__REQUIRED TASK__: Write the listing out again, all of it, word for word.

* BEGIN DATA *

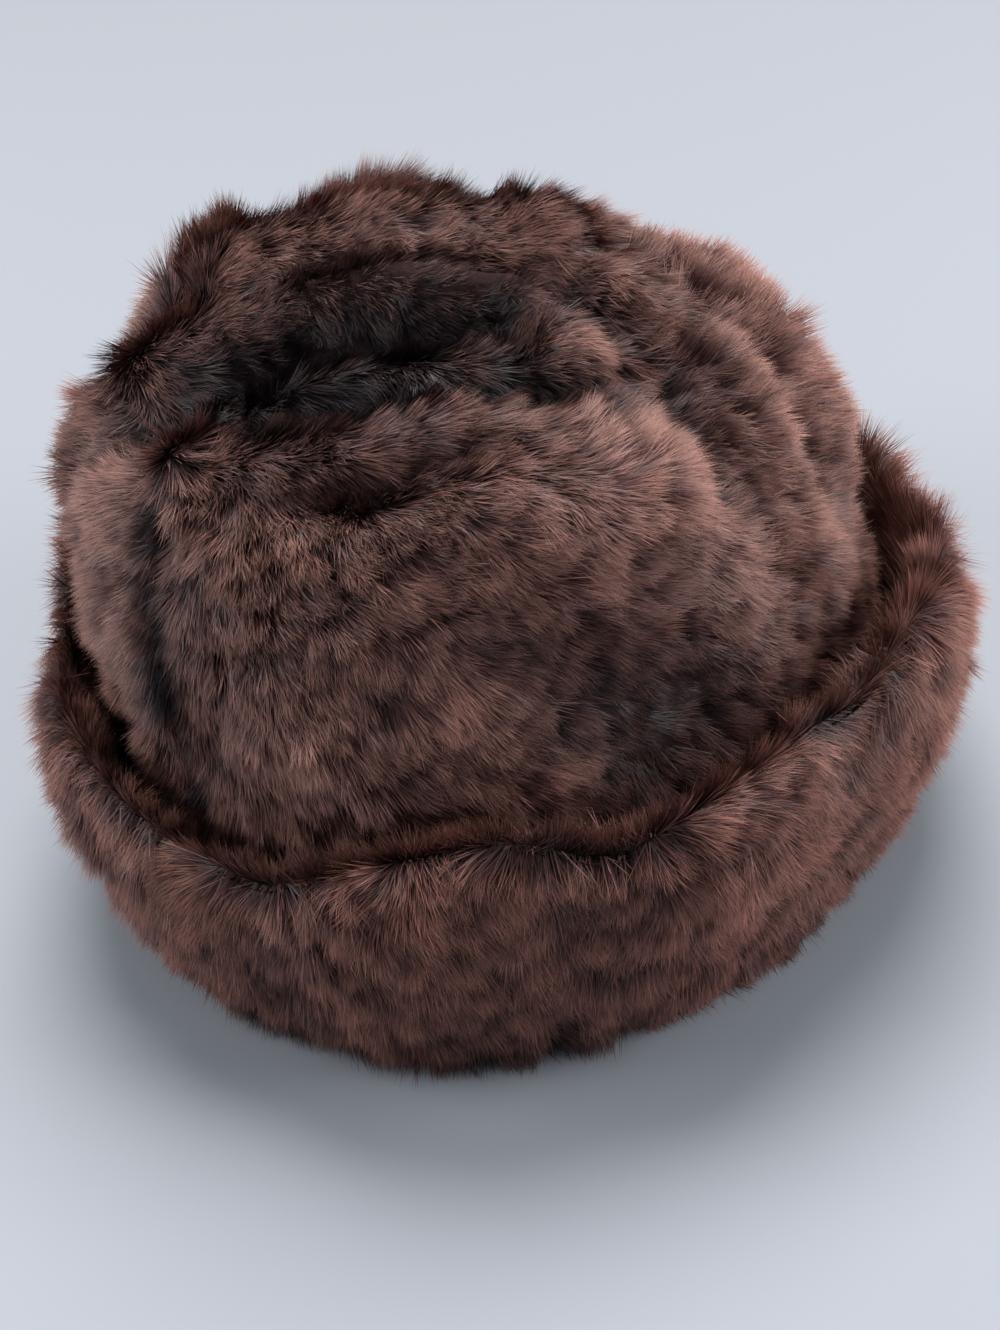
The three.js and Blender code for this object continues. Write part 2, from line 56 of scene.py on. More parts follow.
# %% Sizes of the crown
LENGTH_RATIO = 1.06  # the plan is an oval this much longer from front to back
OPENING_RADIUS = 90.0
CROWN_RADIUS = 118.0
CROWN_SPRING = 67.0  # height where the dome starts
CROWN_HEIGHT = 198.0
DOME_POWER = 2.25
CROWN_LEAN = (18.0, 17.0)  # how far the top has slumped sideways
TOP_SEAM_ARC = 89.0
BAND_BOTTOM = 5.0
DEPTH = 16.0  # from the tips of the fur to the inside of the cloth
UNDERFUR = -9.0  # the dense fur's surface, measured from the tips
FOLDS_END = (165.0, 205.0)
SEAM_GAP = 0.35
print("crown", 2 * CROWN_RADIUS, "mm wide")

# %% [markdown]
# The folds make this hat's crown its own: a great hollow behind a ridge, a long crease, and a pit. They could
# be sculpted, but a table of short curved lines, each with a rise and a width, is easy to read and to change.

# %% Folds of the crown
FOLDS = (
    # name, rise, width, three places as (azimuth, distance from the middle of the top)
    ("far ridge", 6, 12, ((114, 54), (46, 30), (338, 49))),
    ("right ridge", 8, 11, ((334, 52), (303, 99), (285, 150))),
    ("outer ridge", 7, 11, ((352, 78), (326, 105), (310, 155))),
    ("between ridges", -6, 8, ((334, 80), (314, 108), (300, 150))),
    ("inside the far ridge", -4, 8, ((110, 28), (355, 19), (316, 48))),
    ("inside the right ridge", -6, 12, ((310, 57), (292, 92), (279, 120))),
    ("middle ridge", 5, 9, ((145, 25), (294, 11), (298, 44))),
    ("middle ridge end", 8, 9, ((298, 44), (285, 64), (274, 77))),
    ("great hollow", -15, 10, ((160, 55), (201, 19), (284, 40))),
    ("near ridge", 3, 8, ((173, 57), (226, 36), (276, 61))),
    ("left hollow", -9, 10, ((168, 73), (190, 60), (219, 50))),
    ("right of the left hollow", -3, 7, ((229, 50), (246, 54), (261, 61))),
    ("near lip", 3, 8, ((176, 86), (209, 71), (253, 69))),
    ("long crease", -7, 6, ((207, 86), (222, 84), (238, 79))),
    ("pit", -13, 7, ((269, 73), (271, 75), (273, 77))),
    ("pit fan", 6, 17, ((245, 100), (252, 101), (268, 108))),
    ("back tuft", 7, 6, ((162, 64), (175, 82), (181, 96))),
    ("back pit", -9, 8, ((158, 80), (156, 86), (155, 92))),
    ("back left ridge", 7, 10, ((140, 50), (136, 80), (140, 125))),
    ("left hollow behind", -7, 9, ((118, 66), (120, 85), (122, 120))),
    ("left ridge", 8, 11, ((96, 58), (100, 85), (98, 130))),
    ("left front hollow", -6, 12, ((72, 70), (70, 100), (68, 135))),
    ("front left ridge", 7, 12, ((45, 60), (44, 95), (46, 140))),
    ("front hollow", -6, 12, ((18, 66), (15, 100), (16, 140))),
    ("side dish", -6, 22, ((238, 150), (246, 158), (256, 166))),
    ("side swell", 4, 22, ((200, 140), (206, 160), (214, 178))),
    ("sunken pan", -14, 34, ((160, 55), (204, 36), (268, 55))),
)
BACK_SEAM = {"azimuth": 178.0, "depth": 4.0, "width": 5.0, "from": 84.0, "to": 99.0}
print(len(FOLDS), "folds")


# %% The meridian
def smoothstep(value, low, high):
    share = np.clip((value - low) / (high - low), 0, 1)
    return share * share * (3 - 2 * share)


def bell(distance, width):
    return np.exp(-((distance / width) ** 2))


def azimuth_gap(a, b):
    """Degrees from b to a, between -180 and 180."""
    return (np.asarray(a) - b + 540) % 360 - 180


def make_meridian(steps=400):
    """Distance from the middle of the top, radius and height, from the top down to the band's edge."""
    angle = np.linspace(0, math.pi / 2, steps + 1)
    cosine = np.clip(np.cos(angle), 0, 1)
    radius = CROWN_RADIUS * np.sin(angle) ** (2 / DOME_POWER)
    height = CROWN_SPRING + (CROWN_HEIGHT - CROWN_SPRING) * cosine ** (2 / DOME_POWER)
    foot = OPENING_RADIUS + DEPTH
    radius = np.append(radius, [CROWN_RADIUS - 1, foot + 3, foot, foot])
    height = np.append(height, [47, 23, BAND_BOTTOM + 8, BAND_BOTTOM])
    arc = np.append(0, np.cumsum(np.hypot(np.diff(radius), np.diff(height))))
    return arc, radius, height


MERIDIAN = make_meridian()
CROWN_END = MERIDIAN[0][-1]
print("from the top to the band's edge:", round(CROWN_END), "mm")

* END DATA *

__TASK RESULT__:
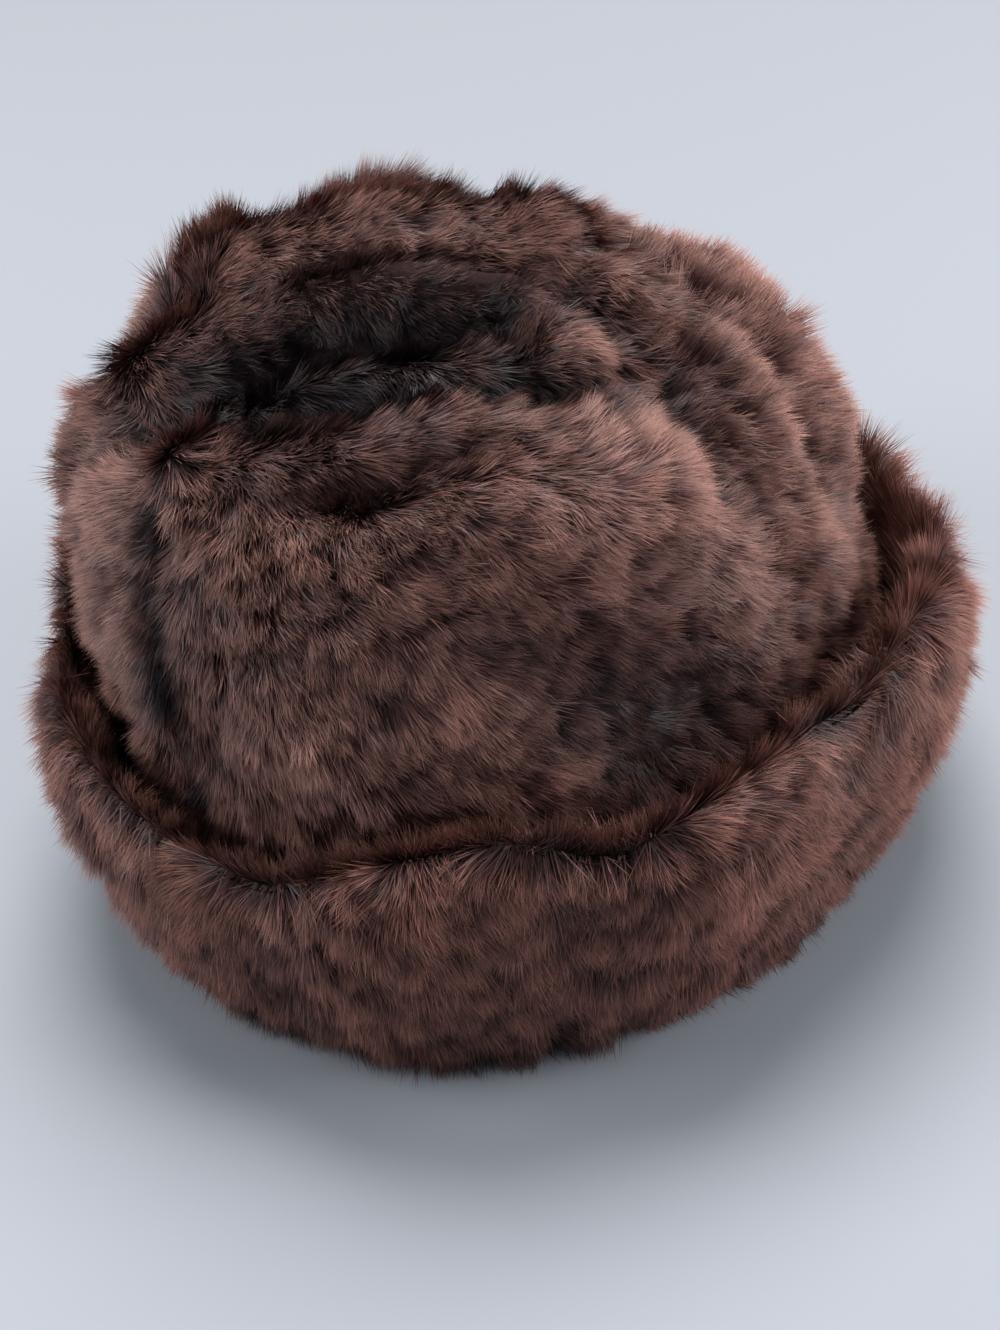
The three.js and Blender code for this object continues. Write part 2, from line 56 of scene.py on. More parts follow.
# %% Sizes of the crown
LENGTH_RATIO = 1.06  # the plan is an oval this much longer from front to back
OPENING_RADIUS = 90.0
CROWN_RADIUS = 118.0
CROWN_SPRING = 67.0  # height where the dome starts
CROWN_HEIGHT = 198.0
DOME_POWER = 2.25
CROWN_LEAN = (18.0, 17.0)  # how far the top has slumped sideways
TOP_SEAM_ARC = 89.0
BAND_BOTTOM = 5.0
DEPTH = 16.0  # from the tips of the fur to the inside of the cloth
UNDERFUR = -9.0  # the dense fur's surface, measured from the tips
FOLDS_END = (165.0, 205.0)
SEAM_GAP = 0.35
print("crown", 2 * CROWN_RADIUS, "mm wide")

# %% [markdown]
# The folds make this hat's crown its own: a great hollow behind a ridge, a long crease, and a pit. They could
# be sculpted, but a table of short curved lines, each with a rise and a width, is easy to read and to change.

# %% Folds of the crown
FOLDS = (
    # name, rise, width, three places as (azimuth, distance from the middle of the top)
    ("far ridge", 6, 12, ((114, 54), (46, 30), (338, 49))),
    ("right ridge", 8, 11, ((334, 52), (303, 99), (285, 150))),
    ("outer ridge", 7, 11, ((352, 78), (326, 105), (310, 155))),
    ("between ridges", -6, 8, ((334, 80), (314, 108), (300, 150))),
    ("inside the far ridge", -4, 8, ((110, 28), (355, 19), (316, 48))),
    ("inside the right ridge", -6, 12, ((310, 57), (292, 92), (279, 120))),
    ("middle ridge", 5, 9, ((145, 25), (294, 11), (298, 44))),
    ("middle ridge end", 8, 9, ((298, 44), (285, 64), (274, 77))),
    ("great hollow", -15, 10, ((160, 55), (201, 19), (284, 40))),
    ("near ridge", 3, 8, ((173, 57), (226, 36), (276, 61))),
    ("left hollow", -9, 10, ((168, 73), (190, 60), (219, 50))),
    ("right of the left hollow", -3, 7, ((229, 50), (246, 54), (261, 61))),
    ("near lip", 3, 8, ((176, 86), (209, 71), (253, 69))),
    ("long crease", -7, 6, ((207, 86), (222, 84), (238, 79))),
    ("pit", -13, 7, ((269, 73), (271, 75), (273, 77))),
    ("pit fan", 6, 17, ((245, 100), (252, 101), (268, 108))),
    ("back tuft", 7, 6, ((162, 64), (175, 82), (181, 96))),
    ("back pit", -9, 8, ((158, 80), (156, 86), (155, 92))),
    ("back left ridge", 7, 10, ((140, 50), (136, 80), (140, 125))),
    ("left hollow behind", -7, 9, ((118, 66), (120, 85), (122, 120))),
    ("left ridge", 8, 11, ((96, 58), (100, 85), (98, 130))),
    ("left front hollow", -6, 12, ((72, 70), (70, 100), (68, 135))),
    ("front left ridge", 7, 12, ((45, 60), (44, 95), (46, 140))),
    ("front hollow", -6, 12, ((18, 66), (15, 100), (16, 140))),
    ("side dish", -6, 22, ((238, 150), (246, 158), (256, 166))),
    ("side swell", 4, 22, ((200, 140), (206, 160), (214, 178))),
    ("sunken pan", -14, 34, ((160, 55), (204, 36), (268, 55))),
)
BACK_SEAM = {"azimuth": 178.0, "depth": 4.0, "width": 5.0, "from": 84.0, "to": 99.0}
print(len(FOLDS), "folds")


# %% The meridian
def smoothstep(value, low, high):
    share = np.clip((value - low) / (high - low), 0, 1)
    return share * share * (3 - 2 * share)


def bell(distance, width):
    return np.exp(-((distance / width) ** 2))


def azimuth_gap(a, b):
    """Degrees from b to a, between -180 and 180."""
    return (np.asarray(a) - b + 540) % 360 - 180


def make_meridian(steps=400):
    """Distance from the middle of the top, radius and height, from the top down to the band's edge."""
    angle = np.linspace(0, math.pi / 2, steps + 1)
    cosine = np.clip(np.cos(angle), 0, 1)
    radius = CROWN_RADIUS * np.sin(angle) ** (2 / DOME_POWER)
    height = CROWN_SPRING + (CROWN_HEIGHT - CROWN_SPRING) * cosine ** (2 / DOME_POWER)
    foot = OPENING_RADIUS + DEPTH
    radius = np.append(radius, [CROWN_RADIUS - 1, foot + 3, foot, foot])
    height = np.append(height, [47, 23, BAND_BOTTOM + 8, BAND_BOTTOM])
    arc = np.append(0, np.cumsum(np.hypot(np.diff(radius), np.diff(height))))
    return arc, radius, height


MERIDIAN = make_meridian()
CROWN_END = MERIDIAN[0][-1]
print("from the top to the band's edge:", round(CROWN_END), "mm")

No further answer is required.